In the noble effort to defend the people and the principals of this country, many are fighting back. They are showing up to the white supremacist, KKK, and neo nazi rallies to make it be known loud and clear that hate will not be tolerated. Their hearts are big, and their wills are strong. They are to be commended for their bravery in jumping into the fight.
But, will it work?
Can the hatred that has surfaced in the last few months be reversed with screaming?
I don’t think so. It is going to take brains too
In the effort to push back the tide of hate that has risen in 2017, we should study the effective strategies of movements in the past. We need to think about how ardent segregationists like George Wallace were changed. Sometimes we need to study the success of history, so we can repeat them.
Here are a few thought about how we can fight hate smarter, not harder.
1. LEARN ABOUT THE PEOPLE YOU ARE TRYING TO CHANGE: In his famous self help book, “The Seven Habits of Highly Effective People”, author Steven Covey teaches, “Seek to understand, then be understood.’ These people, obviously, aren’t like you and me. I grew up in a village of love and caring. I had a solid family, parents who took a huge interest in my development, and an extended family that was always supporting me. I had great teachers and went to church. I was accepted at school, and played on every team I could. I never lacked for a sense of community. If anything, I sometimes felt I had too many people worrying about me.
Now think about the people you see marching with the tiki torches and chanting the nazi slogans. Do you think their childhood was like mine?
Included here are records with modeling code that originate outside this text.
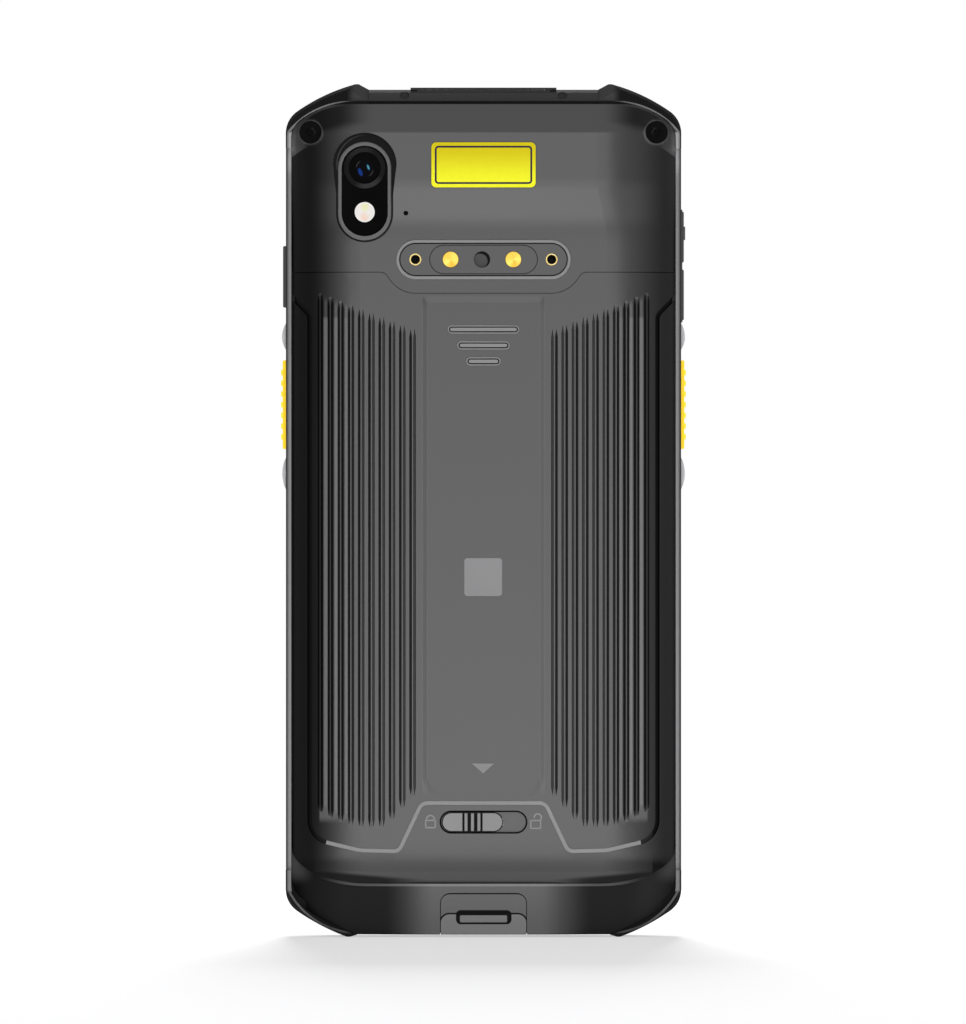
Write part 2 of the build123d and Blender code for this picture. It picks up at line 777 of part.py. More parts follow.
# screws
def screw(x, z, head_y):
    """A cheese-head screw with a hexagon socket, its shank towards the screen."""
    head = rod(x, z, screw_head_radius, head_y - screw_head_tall, head_y)
    socket = prism(Pos(x, z) * RegularPolygon(0.9, 6), -past, head_y - 0.5)
    return head - socket + rod(x, z, screw_shank_radius, head_y, head_y + screw_shank_length)


# keys
def key(name, out_x):
    """A side key: its cap passes through the frame and its flange stops it inside."""
    side, low_z, high_z = key_places[name]
    cap = block(key_flange_x, out_x, key_low_y, key_high_y, low_z, high_z)
    cap = fillet(cap.faces().sort_by(Axis.X)[-1].edges(), 0.3)
    flange_y = (key_low_y - 0.45, key_high_y + 0.45)
    flange = block(key_flange_x, key_rail_x, *flange_y, low_z - 0.6, high_z + 0.6)
    return (cap + flange) if side > 0 else mirror(cap + flange, Plane.YZ)


def scan_key(name):
    """A scan key with seven grip ridges."""
    side, low_z, high_z = key_places[name]
    ridges = Part()
    for number in range(ridge_count):
        z = (low_z + high_z) / 2 + ridge_pitch * (number - (ridge_count - 1) / 2)
        ridges += block(39.0, 39.5, key_low_y + 0.4, key_high_y - 0.4, z - 0.52, z + 0.52)
    return key(name, 39.2) + (ridges if side > 0 else mirror(ridges, Plane.YZ))


def volume_up_key():
    """The upper volume key, which carries a small nub to feel for."""
    nub = block(38.9, 39.37, key_low_y + 0.7, key_high_y - 0.7, 135.8, 138.4)
    return key("volume_up", 39.1) + nub


def guard_bump(low_z, high_z, crest_z):
    """A low swelling beside a scan key."""
    arc = Spline((half_width, low_z), (half_width + 0.7, crest_z), (half_width, high_z))
    face = make_face(Curve() + [arc, Line(arc @ 1, arc @ 0)])
    return prism(face, 0.8, 6.6)


def key_guards():
    """The four light swellings above and below the two scan keys."""
    pair = guard_bump(114.3, 119.6, 115.9) + guard_bump(87.0, 93.4, 91.2)
    return both_sides(pair)


def key_flex(side):
    """The flexible board with a dome behind each key on one side of the terminal."""
    strip = block(35.72, 35.87, key_low_y, key_high_y, 92, 143)
    for key_side, low_z, high_z in key_places.values():
        if key_side == side:
            middle = (low_z + high_z) / 2
            strip += block(35.85, 36.25, key_low_y + 0.5, key_high_y - 0.5, middle - 1.5, middle + 1.5)
    return strip if side > 0 else mirror(strip, Plane.YZ)


def volume_bezel():
    """The thin surround that both volume keys pass through."""
    plate = block(half_width, half_width + 0.3, key_low_y - 0.5, key_high_y + 0.5, 119.7, 141.7)
    for name in ("volume_up", "volume_down"):
        side, low_z, high_z = key_places[name]
        plate -= block(30, 50, key_low_y - 0.1, key_high_y + 0.1, low_z - 0.1, high_z + 0.1)
    return plate


# port and flap
def flap_face(grow=0.0):
    """The flap's back in plan, with round upper corners."""
    tall = flap_seam_z - 0.1 + grow - base_z
    face = Pos(0, base_z) * Rectangle(
        2 * flap_half_width + 2 * grow, tall, align=(Align.CENTER, Align.MIN)
    )
    return fillet(face.vertices().group_by(Axis.Y)[-1], flap_corner + grow)


def grip_slot():
    """The slot for a fingernail, which lies across the flap and its anchor."""
    tall = grip_high_z - grip_low_z
    face = Pos(0, (grip_low_z + grip_high_z) / 2) * RectangleRounded(2 * grip_half_width, tall, 0.8)
    return prism(face, -past, flap_back_y + 0.7)


def usb_flap():
    """The rubber flap: a back plate with a grip bar, a sole under the port and a plug boss."""
    half = flap_half_width
    back = prism(flap_face(), flap_back_y, flap_back_y + flap_plate)
    sole = block(-half, half, flap_back_y, flap_front_y, base_z, base_z + flap_plate)
    boss = Pos(0, port_y, base_z + flap_plate) * extrude(SlotOverall(7.4, 1.7), amount=0.6)
    bar_half = grip_half_width - 0.75
    bar = block(-bar_half, bar_half, flap_back_y + 0.2, flap_back_y + flap_plate, grip_low_z, 4.3)
    return back - grip_slot() + bar + sole + boss


def flap_anchor():
    """The fixed end of the rubber piece, glued into the chin round the flap's upper edge."""
    tall = flap_top_z - 2.6
    face = Pos(0, 2.6) * Rectangle(2 * flap_half_width, tall, align=(Align.CENTER, Align.MIN))
    face = fillet(face.vertices().group_by(Axis.Y)[-1], 1.9)
    anchor = prism(face, flap_back_y, flap_back_y + flap_plate)
    return anchor - prism(flap_face(0.2), -past, past) - grip_slot()


def usb_connector():
    """The socket's steel shell with its contact tongue."""
    place = Pos(0, port_y, inner_base_z + 0.3)
    shell = place * (extrude(SlotOverall(9.0, 3.1), amount=7.0))
    shell -= place * extrude(SlotOverall(8.3, 2.5), amount=5.5)
    return shell + block(-3.3, 3.3, port_y - 0.35, port_y + 0.35, inner_base_z + 1.3, inner_base_z + 6)


# inside
def mid_frame():
    """The metal tray between the screen and the boards, with a rim and screw bosses."""
    outer = shell_outline(inner_base_z, -1.75)
    inner = shell_outline(inner_base_z, -3.05)
    tray = prism(outer, 1.75, 5.4) - prism(inner, 0, 4.6)
    for x, z in visible_screws + hidden_screws:
        tray += rod(x, z, 1.9, 1.75, 5.0) & prism(outer, 0, 10)
        tray -= rod(x, z, screw_shank_radius + fit, 0, 4.8)
    tray -= block(-16, 16, 4, 6, 30, 60)
    tray -= block(-5.2, 5.2, 1, 2.4, 0, 10)                  # the port passes under the rim
    return tray


def main_board():
    """The upper board, cut back round the screw bosses."""
    board = block(-33.0, 33.0, 2.2, 3.2, 125, 154) + block(-28, 28, 2.2, 3.2, 153, 159.0)
    for x, z in visible_screws + hidden_screws:
        board -= rod(x, z, 2.6, 0, 10)
    return board


def sub_board():
    """The lower board, which carries the port."""
    face = Polygon(
        (-21, 6.2), (21, 6.2), (32.5, 12), (32.5, 24.2), (-32.5, 24.2), (-32.5, 12), align=None
    )
    return prism(face, 2.2, 3.2)


def shield_cans():
    """Three pressed cans over the main board's chips."""
    cans = block(-31, -9, 3.2, 4.4, 127, 141) + block(-7, 12, 3.2, 4.4, 127, 145)
    return cans + block(14, 31, 3.2, 4.4, 127, 138)


def scan_engine():
    """The imager in the hump, which looks out of the top end."""
    body = block(-11, 11, -5.2, 1.0, 148, 159.4)
    for x, radius, tall in ((-4.0, 2.0, 161.4), (5.0, 1.8, 160.9)):
        lens = Pos(x, -1.3, 159.4) * Cylinder(
            radius, tall - 159.4, align=(Align.CENTER, Align.CENTER, Align.MIN)
        )
        body += lens - Pos(0, 0, 0.5) * Pos(x, -1.3, 159.4) * Cylinder(
            radius - 0.6, tall - 159.4, align=(Align.CENTER, Align.CENTER, Align.MIN)
        )
    return body


def scan_window_bezel():
    """The low hood round the scan window."""
    hood = block(-14.2, 14.2, -4.1, 1.9, top_z, top_z + 0.4)
    return hood - scan_window_opening(0, 160, 170)


def battery_pack():
    """The removable pack, with softened edges."""
    tall = bay_high_z - bay_low_z - 1.0
    middle = (bay_high_z + bay_low_z) / 2
    face = Pos(0, middle) * RectangleRounded(2 * bay_half_width - 0.6, tall, 2.6)
    pack = prism(face, -4.85, bay_floor_y - 0.15)
    return chamfer(pack.faces().sort_by(Axis.Y)[0].edges(), 0.5)


def battery_contact_springs():
    """Four spring fingers that meet the pack's end."""
    fingers = Part()
    for number in range(4):
        x = 2.6 * (number - 1.5)
        fingers += block(x - 0.6, x + 0.6, -2.2, -0.6, 121.6, 122.4)
    return fingers


def loudspeaker():
    """The speaker box beside the port."""
    return fillet(block(12, 25, -1.5, 1.8, 9, 19).edges().filter_by(Axis.Y), 1.5)


def vibration_motor():
    """A small round motor lying across the lower board."""
    return Pos(-19, 0.0, 13) * Rot(0, 90, 0) * Cylinder(1.9, 9)


def ring_of_seal():
    """The foam seal in the groove round the battery bay."""
    return prism(bay_outline(1.8) - bay_outline(0.8), -4.55, seal_low_y)


def display_gasket():
    """The adhesive ring under the cover glass."""
    return prism(glass_outline(-0.1) - Pos(0, 82) * RectangleRounded(69.6, 152.6, 3), 7.3, 7.42)


def cover_glass():
    """The touch glass, with a slot for the earpiece."""
    glass = prism(glass_outline(), 7.42, 8.3)
    glass = chamfer(glass.faces().sort_by(Axis.Y)[-1].edges(), 0.2)
    return glass - prism(stadium(0, 156, 12, 1.3), 0, past)


save("rear_housing", rear_housing())
save("front_frame", front_frame())
for end_name, upper_end in (("top", True), ("bottom", False)):
    for side_name, side_sign in (("left", -1), ("right", 1)):
        save(f"bumper_{end_name}_{side_name}", bumper(upper_end, side_sign))
save("battery_cover", battery_cover())
save("latch_slider", latch_slider())
save("latch_tongue", latch_tongue())
save("latch_detent", latch_detent())
camera_parts()
contact_parts()
all_screws = Part()
for place in visible_screws:
    all_screws += screw(*place, visible_head_y)
for place in hidden_screws:
    all_screws += screw(*place, hidden_head_y)
save("housing_screws", all_screws)
save("power_key", key("power", 39.13))
save("volume_up_key", volume_up_key())
save("volume_down_key", key("volume_down", 39.1))
save("volume_key_bezel", volume_bezel())
save("scan_key_left", scan_key("scan_left"))
save("scan_key_right", scan_key("scan_right"))
save("scan_key_guards", key_guards())
save("key_flex_left", key_flex(-1))
save("key_flex_right", key_flex(1))
save("usb_flap", usb_flap())
save("usb_flap_anchor", flap_anchor())
save("usb_connector", usb_connector())
save("mid_frame", mid_frame())
save("main_board", main_board())
save("sub_board", sub_board())
save("board_flex", block(-6, 6, 2.5, 2.65, 24.25, 124.95))
save("shield_cans", shield_cans())
save("scan_engine", scan_engine())
save("scan_window_bezel", scan_window_bezel())
save("scan_window", block(-13.0, 13.0, -4.2, 1.8, 164.05, 164.85))
save("label_plate", prism(label_face(), hump_y, hump_y + label_rise))
save("battery_pack", battery_pack())
save("battery_contact_block", block(-6, 6, -3.2, 0.2, 122.4, 126.9))
save("battery_contact_springs", battery_contact_springs())
save("bay_seal", ring_of_seal())
coil = Pos(0, 70) * (RectangleRounded(44, 46, 3) - RectangleRounded(38, 40, 2))
save("nfc_coil", prism(coil, -5.2, -5.0))
save("loudspeaker", loudspeaker())
save("vibration_motor", vibration_motor())
save("cover_glass", cover_glass())
save("display_gasket", display_gasket())
save("display_panel", block(-33.6, 33.6, 5.5, 7.2, 14, 152))
save("earpiece", block(-5.5, 5.5, 5.5, 7.2, 153.8, 157.6))
save("earpiece_mesh", prism(stadium(0, 156, 11.9, 1.2), 7.6, 8.15))
save("front_camera", rod(-14, 155.4, 2.0, 5.5, 7.3))
save("card_socket", block(13, 27, 0.8, 2.2, 132, 146))
print(len(written), "sub-parts")
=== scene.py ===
import json
import math

import bpy
import numpy as np
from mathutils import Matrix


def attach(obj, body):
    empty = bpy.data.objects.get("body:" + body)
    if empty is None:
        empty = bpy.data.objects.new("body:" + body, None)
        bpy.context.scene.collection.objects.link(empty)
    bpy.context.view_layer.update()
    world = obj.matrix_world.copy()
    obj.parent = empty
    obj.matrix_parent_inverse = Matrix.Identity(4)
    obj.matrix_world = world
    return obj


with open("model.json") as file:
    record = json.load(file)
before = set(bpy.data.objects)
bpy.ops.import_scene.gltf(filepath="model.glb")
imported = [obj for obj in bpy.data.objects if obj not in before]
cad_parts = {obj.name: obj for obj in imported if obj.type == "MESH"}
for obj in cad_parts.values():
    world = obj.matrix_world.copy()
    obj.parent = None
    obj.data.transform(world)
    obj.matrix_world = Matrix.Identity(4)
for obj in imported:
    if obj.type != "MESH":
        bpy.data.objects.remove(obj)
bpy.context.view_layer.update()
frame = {"nodes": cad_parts, "record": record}
nodes = frame["nodes"]
mm = 0.001


# shader arithmetic

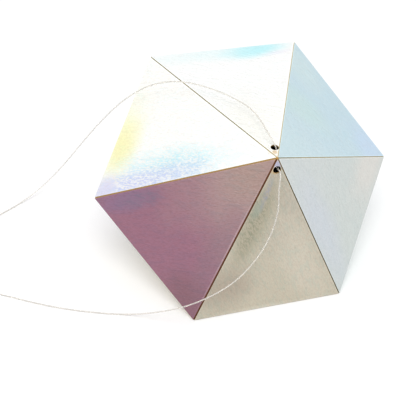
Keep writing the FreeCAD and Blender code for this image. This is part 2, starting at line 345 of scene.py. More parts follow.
class Finish:
    """A material, or the world, in the making."""

    def __init__(self, owner):
        self.owner = owner
        owner.use_nodes = True
        self.tree = owner.node_tree
        self.tree.nodes.clear()

    def node(self, kind, settings=None, inputs=(), output=0):
        """Adds a node: its settings first, then the values or links of its sockets."""
        made = self.tree.nodes.new(kind)
        for setting, value in (settings or {}).items():
            if setting == "stops":
                self.put_stops(made.color_ramp, *value)
            else:
                setattr(made, setting, value)
        pairs = inputs.items() if isinstance(inputs, dict) else enumerate(inputs)
        for key, value in pairs:
            if isinstance(value, Signal):
                self.tree.links.new(value.socket, made.inputs[key])
            elif value is not None:
                made.inputs[key].default_value = value
        return Signal(self, made.outputs[output]) if len(made.outputs) else made

    def put_stops(self, ramp, interpolation, stops):
        """Sets a ramp's (position, colour) stops."""
        ramp.interpolation = interpolation
        while len(ramp.elements) < len(stops):
            ramp.elements.new(1.0)
        for element, (position, colour) in zip(ramp.elements, stops):
            element.position = position
            element.color = (*colour, 1.0)

    def blend(self, first, second, share):
        """Mixes two colours."""
        return self.node(
            "ShaderNodeMix", {"data_type": "RGBA"},
            {0: share, 6: as_input(first), 7: as_input(second)}, output=2)

    def tinted(self, colour, tint, share):
        """Multiplies a colour by a tint, by a share."""
        return self.node(
            "ShaderNodeMix", {"data_type": "RGBA", "blend_type": "MULTIPLY"},
            {0: share, 6: as_input(colour), 7: as_input(tint)}, output=2)

    def ramp(self, value, stops, interpolation="LINEAR"):
        """Colour by a value, from (position, colour) stops."""
        return self.node("ShaderNodeValToRGB", {"stops": (interpolation, stops)}, [value])

    def by_panel(self, number, colours_in_turn):
        """One colour to each panel."""
        stops = [(position / PANELS, colour) for position, colour in enumerate(colours_in_turn)]
        return self.ramp((number + 0.5) / PANELS, stops, "CONSTANT")

    def moved(self, coordinates, middle=(0.0, 0.0), turned=0.0, reach=(1.0, 1.0)):
        """Coordinates round a middle, turned by degrees and measured in reaches."""
        return self.node(
            "ShaderNodeMapping", {"vector_type": "TEXTURE"},
            {"Vector": coordinates, "Location": (*middle, 0.0),
             "Rotation": (0.0, 0.0, math.radians(turned)), "Scale": (*reach, 1.0)})

    def scaled(self, colour, factor):
        """Makes a colour lighter or darker."""
        return self.node(
            "ShaderNodeVectorMath", {"operation": "SCALE"}, {"Vector": colour, "Scale": factor})

    def length(self, vector):
        return self.node("ShaderNodeVectorMath", {"operation": "LENGTH"}, [vector], "Value")

    def attribute(self, name):
        """Value that the piece's mesh carries."""
        return self.node("ShaderNodeAttribute", {"attribute_name": name}, output="Fac")

    def noise(self, coordinates, scale, detail=2.0, roughness=0.5, distortion=0.0):
        return self.node(
            "ShaderNodeTexNoise", inputs={
                "Vector": coordinates, "Scale": scale, "Detail": detail,
                "Roughness": roughness, "Distortion": distortion})

    def bump(self, height, distance, strength=1.0):
        return self.node(
            "ShaderNodeBump",
            inputs={"Height": height, "Distance": distance, "Strength": strength})

    def seen(self):
        """1 where the eye sees it, straight, mirrored or through the clear line, and else 0."""
        straight = self.node("ShaderNodeLightPath", output="Is Camera Ray")
        return straight.most(straight.other("Is Glossy Ray")).most(
            straight.other("Is Transmission Ray"))

    def surface(self, **sockets):
        """Ends the material in a Principled shader with these sockets."""
        values = {name.replace("_", " "): value for name, value in sockets.items()}
        for name, value in values.items():
            if isinstance(value, tuple) and len(value) == 3:
                values[name] = (*value, 1.0)
        shader = self.node("ShaderNodeBsdfPrincipled", inputs=values)
        self.node("ShaderNodeOutputMaterial", inputs=[shader])
        return self.owner


# The card's grain runs one way over the flat sheet, in degrees and millimetres
GRAIN_ANGLE = 112.0
GRAIN_LENGTH = 3.0
GRAIN_WIDTH = 0.9
GRAIN_COOL = (0.90, 0.98, 1.0)
GRAIN_WARM = (0.98, 0.92, 0.90)
FLECK_LENGTH = 0.8
FLECK_WIDTH = 0.27
CRINKLE = 0.3
GRAIN_RELIEF, FLECK_RELIEF = 0.8, 0.35
# Values of the grain and the fleck at which their shades start and are full
GRAIN_BAND = (0.46, 0.62)
FLECK_BAND = (0.52, 0.38)
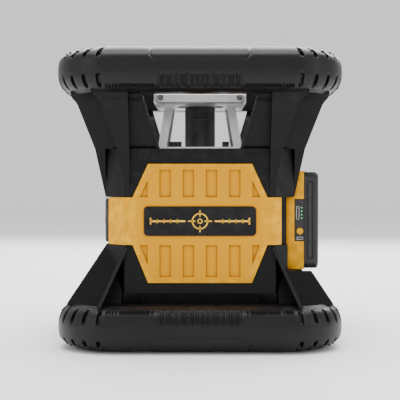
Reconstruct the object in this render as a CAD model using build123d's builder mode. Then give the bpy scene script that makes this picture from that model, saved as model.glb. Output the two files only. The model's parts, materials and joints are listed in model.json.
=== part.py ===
"""Rotating laser level: a self-levelling rotary laser in a black roll cage with rubber bumper rings.

Millimetres, +Z up.  X runs to the battery side, -Y is the front (yellow panel), the origin is the
centre of the footprint on the surface that the lower bumper stands on.
"""

import math
import os

from build123d import *

os.makedirs("parts", exist_ok=True)

# ---------------------------------------------------------------- driving dimensions
total_height = 224.0
ring_half = 107.5          # half width of the square bumper rings
ring_corner = 46.0         # plan radius of the bumper's outer corners
ring_height = 34.0
core_half = 100.0          # rigid ring inside the bumper
core_inner_half = 78.0
core_cap = 5.0             # rubber over the core's open face
core_wall = 3.5            # the core is a channel, open under the rubber
core_lip = 4.0             # bevel along the core's outer edge, nearest the body
bumper_slots = 5           # grip slots at each corner, on each shoulder
slot_width = 3.2

body_half = 72.0           # flat sides of the body
body_chamfer = 15.0        # how much of each side the corner chamfers take
body_top = 150.0
body_bottom = 41.0
body_wall = 3.5
split_height = 95.0        # upper and lower cage mouldings meet here
deck_thickness = 4.0
deck_hole_radius = 20.0    # the laser barrel tilts inside it

flange_inset = 4.5         # inboard edge of a strut's front flange, in from the chamfer
flange_recess = 11.0       # how far a strut's web lies behind its flange
strut_flare = 4.5          # the struts widen by this where they run into the ring
flare_height = 8.0
web_thickness = 3.2
lip_width = 2.2
lip_height = 2.6
upper_foot = 113.5         # where the upper struts leave the body
upper_foot_proud = 0.0     # the flanges start flush with the body's sides
upper_deck_proud = 7.8     # and lean out to this at the deck
upper_foot_width = 1.8     # width of the flange at its foot
upper_deck_width = 9.5     # and at the deck
upper_tip_reach = 94.5     # at the underside of the upper ring
upper_tip_edge = 75.0
window_lip_foot = 30.3     # half width of the opening between the struts at the deck
window_lip_tip = 42.7      # and at the ring
lower_foot = 77.0
lower_tip_reach = 99.6
lower_foot_inset = 1.0     # the fins leave the body this far inside the chamfer
lower_tip_edge = 74.5
fin_thickness = 2.8

pedestal_step = 12.0       # the pedestal is this much inside the body's sides
floor_bottom = 10.0
floor_thickness = 4.0

band_top = 113.5           # the yellow band round the body
band_bottom = 77.3
band_recess = 5.6          # how far the black wall lies behind the band
panel_proud = 1.2          # the front and rear panels stand out from the body
panel_right_end = 10.4     # the panels stop this far inside the battery side
band_thickness = 3.4
panel_top = 138.4
panel_bottom = 49.0
panel_top_inset = 18.0     # the panel's top and bottom edges end this far inside the chamfer
panel_band_inset = 6.5     # and its slopes meet the band this far inside it
panel_thickness = 3.0
panel_gap = 0.25
pocket_depth = 1.2         # sunken fields above and below the band
pocket_margin = 4.6
bar_width = 9.0            # raised bars in the fields
bar_pitch = 17.4
bar_count = 5
badge_length = 84.0
badge_height = 22.0
badge_thickness = 0.8

bay_depth = 16.2           # opening in the body for the battery bay
bay_half_depth = 50.3
bay_shoulder = 5.4         # the body steps in by this much in front of the bay
bay_half_height = 38.2
way_out_step = 5.6         # the pack leaves to the rear outside this step
bay_gap = 0.25
bay_wall = 3.2
bay_proud = 8.3            # the bay's rim stands out from the body
bay_front_wall = 3.6
gauge_half_height = 16.3   # cut-out in the bay's front wall for the pack's gauge
gauge_depth = 7.3          # the cut-out's depth from the bay's rim
slide_gap = 0.5
pack_rear = 60.0
plate_half_height = 37.5   # the pack's outer, wider part
plate_thickness = 11.0
plate_front = -50.0
plate_rear = 62.0
cover_thickness = 3.0
pack_wall = 1.5
cell_radius = 9.1
cell_half_length = 32.3
cell_gap = 0.6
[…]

Do you think their parents were investing tons of time in them teaching them the values of love and tolerance? Do you think they had a good experience in school and felt a network of support in their adolescence? Do you think they had a childhood filled with love and teaching? Maybe, but I tend to think not. When I look at those young marchers, I think something must have gone terribly wrong to lead them to this place. That does not condone or forgive them, but it should be understood before trying to change them.
2. TEACH AND EXPOSE:
As a history teacher, when I see these marches on t.v., I wonder if these young men really understand what they are representing. Did they pay attention in their history class? Do they really know who the nazis were and what they did? Part of the change process that is going to have to take place is putting a higher priority on teaching true history in this country. One of the challenges to that is the abundance of conspiracy and alternate stories that fill the internet. This needs to happen not just at schools, but in arts and families as well. Those marchers were probably taught history, but not truth.
3. RE THINK PUNISHMENT:
In my class, I’ve had a few instances where students have either written swastikas on papers or I’ve seen them on their notebooks. I have immediately referred this to the higher ups, and those students have probably received some form of punishment like a suspension. I’ve been thinking of what should happen: education and reform. I’m going to discuss with our principal trying to come up with a punishment that teaches, and hopefully changes young minds in these scenarios. The student should have to do things like learn about the holocaust, perhaps talk to a victim of a hate crime, and receive ample discussion about counseling about why what they have done is wrong. When we only punish the student, we are probably only pushing them further and further from the place we want them to be.
When someone commits a hate crime, they will fall into the hands of our criminal justice system. If the crime is short of murder, they will also likely be free members of society at some point in time. The question needs to be asked, “Are we turning this person into more or less of a bigot during the time we have their ears and attention.” “Are we teaching them?” “Are we working on fixing the problem, or just punishing them?” Just as I think we need to rethink how we fight bigotry in schools, we need to rethink how we do it in adult criminals as well.
4. BE READY FOR A LONG FIGHT:
The problems of racial tension that we see amongst us today did not just magically appear overnight, nor will they instantly leave us. The shocking images of Charlottesville and elsewhere have been developing over a very long period of time. People who truly want to end this are going to have to roll up their sleeves, and bring their gloves, hard hat, and lunchbox. It is going to be hard, but then again most of the worthwhile stuff is.
Look at the famous picture below. It was taken in 1957 in Little Rock, Arkansas. The young African American girl is 14 years old. Hazel Bryan, the girl yelling at her from behind is 15. They are both still alive. As you can see in the picture, Bryan is being joined and supported by many parents nearby. The people in this picture raised children and grandchildren. Do you think they have been teaching them to love all of God’s children? No…..this knot has been being tied for a long time, and will take many years to unwind.
There was no southern governor in the 1960’s that was more prominently opposed to the civil rights movement. He was nasty, mean, and evil……….but he changed.
If George Wallace can be reformed, so can anyone. On this, the anniversary of his birth, let us think about not only the redemption of people like George Wallace, but better strategies on how to lead them there.